If you had to leave a message for a young person entering the profession, what would it be?
Study, travel, look at everything, draw by hand, do internships to get into a good studio, and learn to read people as well as you learn to read a site. Understand that architecture is a long craft, built with patience and with well-chosen partnerships, and that the decisions you make today will define what kind of professional you’ll be twenty years from now. Don’t get seduced by trends or easy renders, or by the temptation of a quick project with shady partners: the cost, sooner or later, gets paid, and it’s almost always paid more dearly than expected.

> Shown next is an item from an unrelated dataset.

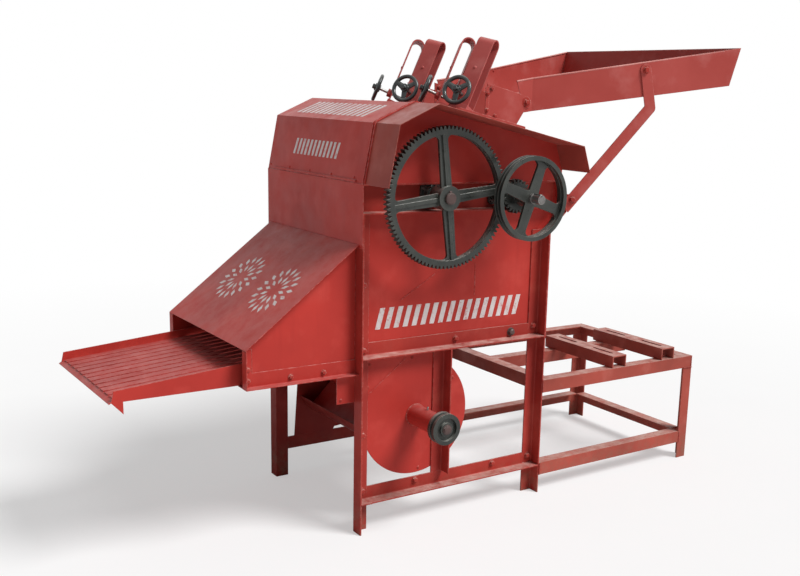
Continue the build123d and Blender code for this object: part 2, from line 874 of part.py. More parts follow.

And above all, take care of your voice. Your own voice is the one thing you can’t buy, and the one thing that, in the end, sets one professional apart from another. Of course, finding it is a long process… if not a constant one. Trends pass, algorithms change, tools get replaced. Your voice, if you cultivate it honestly, stays. Architecture, like art, demands truth. And truth, in business, is called integrity. When art, culture, and profitability align in the same decision, the work stops being an object and starts being a legacy. That’s what’s worth dedicating a life to.